Indeed, part of the reason that no action was likely taken in that XTC song was because things were not exactly great in race relations at the time. Around the time of the album being written, the UK was reeling from the 1981 riots in a number of inner cities (most notably Brixton in London, and Toxteth in Liverpool), where mostly afro-caribbean youth finally snapped and kicked back against the police after being regular victims of the racist Sus law, which allowed police to arrest any suspected person whether they had committed a crime or not.
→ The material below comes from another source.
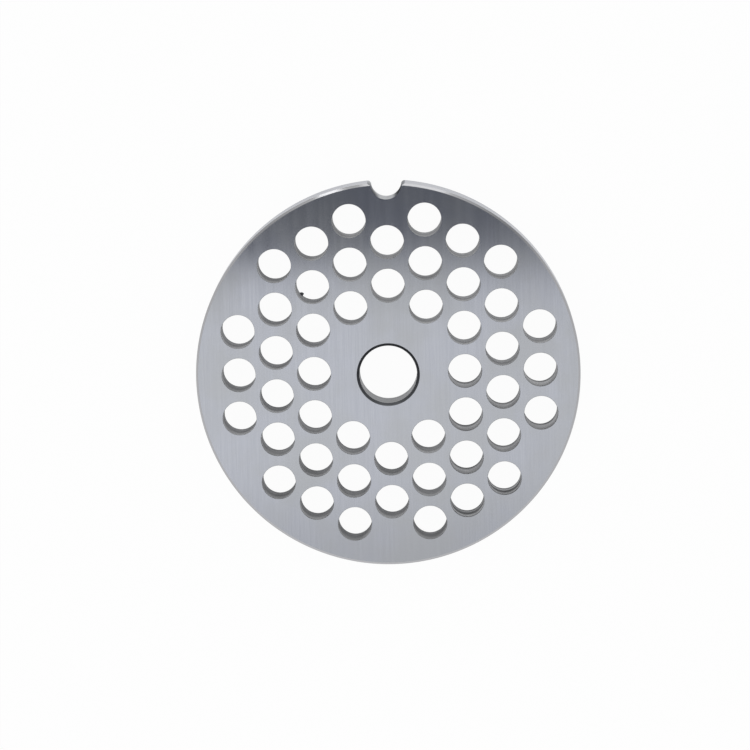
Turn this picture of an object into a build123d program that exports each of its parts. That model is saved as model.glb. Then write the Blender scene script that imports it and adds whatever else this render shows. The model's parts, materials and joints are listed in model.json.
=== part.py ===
"""Meat grinder plate: a flat ground steel disc with a hexagonal field of round cutting holes.

The feed screw's stud turns in the centre bore, the half-round notch in the rim drops over
the locking pin in the grinder's head, and the rotating knife sweeps the ground face.

Frame: the origin is the middle of the lower face, on the axis of the bore. +Z goes through
the plate to its cutting face and +Y goes through the locking notch. Millimetres.
"""

from build123d import *
from math import cos, hypot, radians, sin, sqrt
import os

# Disc
plate_diameter = 70.0
plate_thickness = 8.0
rim_chamfer = 0.4

# Centre bore, chamfered at both faces
bore_diameter = 10.5
bore_chamfer = 0.5

# Half-round locking notch, struck from a point just inside the rim circle, with a rounded mouth
notch_radius = 2.8
notch_inset = 0.23
notch_mouth_radius = 0.6
notch_direction = 90.0

# Cutting holes, on a hexagonal lattice with one of its rows along the notch direction
hole_diameter = 6.15
hole_pitch = 7.93

# The clamping slack that sets the notch and the drilled field a little off the plate's axis
clamping_shift_across = 0.25
field_shift_along = 0.42

# Solid metal that the field of holes leaves standing
hub_land = 4.5
rim_land = 3.0
notch_land = 3.0


def on_plate(along, across):
    """The plate's x and y of a point given along and across the notch direction."""
    angle = radians(notch_direction)
    return along * cos(angle) + across * sin(angle), along * sin(angle) - across * cos(angle)


def notched_outline():
    """The disc seen from above: a circle with the half-round notch and its rounded mouth."""
    x, y = on_plate(plate_diameter / 2 - notch_inset, clamping_shift_across)
    cutter = Pos(x, y) * Rot(0, 0, notch_direction) * Circle(notch_radius)
    outline = Circle(plate_diameter / 2) - cutter
    mouth = [v for v in outline.vertices() if hypot(v.X - x, v.Y - y) < notch_radius * 1.01]
    return fillet(mouth, notch_mouth_radius)


def turned_rim():
    """The space inside the rim's two chamfers, cut a little wide between them."""
    radius = plate_diameter / 2
    profile = Polyline(
        (0, 0),
        (radius - rim_chamfer, 0),
        (radius + rim_chamfer, 2 * rim_chamfer),
        (radius + rim_chamfer, plate_thickness - 2 * rim_chamfer),
        (radius - rim_chamfer, plate_thickness),
        (0, plate_thickness),
        close=True,
    )
    return revolve(Plane.XZ * make_face(profile), Axis.Z)


def disc():
    """The notched blank, with a small chamfer round the rim at both faces."""
    return extrude(notched_outline(), plate_thickness) & turned_rim()


def bore():
    """The metal that the centre bore takes away, with a countersink at each face."""
    radius = bore_diameter / 2
    profile = Polyline(
        (0, 0),
        (radius + bore_chamfer, 0),
        (radius, bore_chamfer),
        (radius, plate_thickness - bore_chamfer),
        (radius + bore_chamfer, plate_thickness),
        (0, plate_thickness),
        close=True,
    )
    return revolve(Plane.XZ * make_face(profile), Axis.Z)


def stays_solid(along, across):
    """True where a cutting hole would break into the land of the hub, the rim or the notch."""
    from_axis = hypot(along, across)
    from_notch = hypot(along - plate_diameter / 2 + notch_inset, across)
    hole_radius = hole_diameter / 2
    return (
        from_axis - hole_radius < bore_diameter / 2 + hub_land
        or from_axis + hole_radius > plate_diameter / 2 - rim_land
        or from_notch - hole_radius < notch_radius + notch_land
    )


def hole_centres():
    """The lattice points that are drilled: every one that clears the three lands."""
    reach = int(plate_diameter / hole_pitch) + 1
    centres = []
    for row in range(-reach, reach + 1):
        for step in range(-2 * reach, 2 * reach + 1):
            if (row + step) % 2:
                continue
            along = step * hole_pitch / 2
            across = row * hole_pitch * sqrt(3) / 2
            if stays_solid(along, across):
                continue
            centres.append(on_plate(along + field_shift_along, across + clamping_shift_across))
    return centres


def cutting_holes():
    """The drills of the whole field, straight through the plate and left with sharp edges."""
    drills = Sketch() + [Pos(x, y) * Circle(hole_diameter / 2) for x, y in hole_centres()]
    return extrude(drills, plate_thickness)


def grinder_plate():
    """The finished plate: one solid."""
    plate = disc() - bore() - cutting_holes()
    plate.label = "grinder_plate"
    return plate


os.makedirs("parts", exist_ok=True)
export_step(grinder_plate(), "parts/grinder_plate.step")
print(f"grinder_plate: {len(hole_centres())} cutting holes")
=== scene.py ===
"""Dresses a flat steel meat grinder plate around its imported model.

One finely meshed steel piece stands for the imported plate. Its faces are straight-ground, its
cutting holes drilled, its bore reamed and countersunk, and its rim turned, each with its own
finish. A crumb of burr hangs in the mouth of one hole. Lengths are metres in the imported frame:
the origin is the middle of the lower face, +Z goes through the plate and +Y through the notch.
"""

from __future__ import annotations

import json
import logging
import math
import random
from dataclasses import dataclass
from enum import Enum

import bmesh
import bpy
from mathutils import Matrix, Vector


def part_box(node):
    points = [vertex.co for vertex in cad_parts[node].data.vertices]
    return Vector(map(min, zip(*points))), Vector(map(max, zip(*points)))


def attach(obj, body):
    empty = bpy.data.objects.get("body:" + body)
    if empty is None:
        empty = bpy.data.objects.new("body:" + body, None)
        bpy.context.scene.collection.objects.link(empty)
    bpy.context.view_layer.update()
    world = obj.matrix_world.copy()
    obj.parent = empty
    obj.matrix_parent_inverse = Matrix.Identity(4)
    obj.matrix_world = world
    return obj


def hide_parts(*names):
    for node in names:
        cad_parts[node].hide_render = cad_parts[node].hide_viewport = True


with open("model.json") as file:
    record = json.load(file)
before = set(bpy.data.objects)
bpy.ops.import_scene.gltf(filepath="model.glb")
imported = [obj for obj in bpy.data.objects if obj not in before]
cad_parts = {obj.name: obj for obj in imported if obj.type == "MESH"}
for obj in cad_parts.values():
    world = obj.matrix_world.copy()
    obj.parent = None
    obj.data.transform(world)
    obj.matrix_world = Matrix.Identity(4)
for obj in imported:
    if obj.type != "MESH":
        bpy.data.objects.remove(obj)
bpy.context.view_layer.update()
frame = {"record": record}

LOG = logging.getLogger("grinder_plate")
MM = 0.001
NODE = "grinder_plate"
MARKS = "marks"
# Name of the mesh attribute that holds painted shade: how far each corner's colour is drawn darker
PAINTED_SHADE = "painted_shade"
FULL_TURN = math.tau
FLUSH = 1e-7
FEED_SEED = 12
CRUMB_SEED = 7

# Sockets of a Mix node that mixes colours
MIX_A = 6
MIX_B = 7
MIXED = 2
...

The riots were a catalyst in the law finally being struck from the books in August 1981, and this fierce song by The Ruts tells a (presumably at least partly based on fact) story of someone being caught up in this law a year or two before.


/Alabama 3
/The Night We Nearly Got Busted
/Exile on Coldharbour Lane


I can’t help but feel that the members of Alabama 3, particularly in their earlier days prior to the release of their still-extraordinary country-acid-house fusion of their debut album, might have had a fair amount of experience avoiding the cops. The Night We Nearly Got Busted drips with paranoia: that of the drug-using protagonists, and that of their fear that they might get busted by an undercover cop when either scoring or later using. Somehow, they avoid their obvious fate and get to live another wild night…


/Kid Kapichi
/999
/There Goes The Neighbourhood


Sadly, as we continue into 2024, little has changed. Stories continue to come out of police bias, servicing police officer rapists (and another recently) and servicing police officer murderers, as well as a continuing sense that nothing is changing, despite all of this. Kid Kapichi think this too on the exceptional 999, where they say all too common words – they don’t trust the police, even if they need their help. How do we make this better?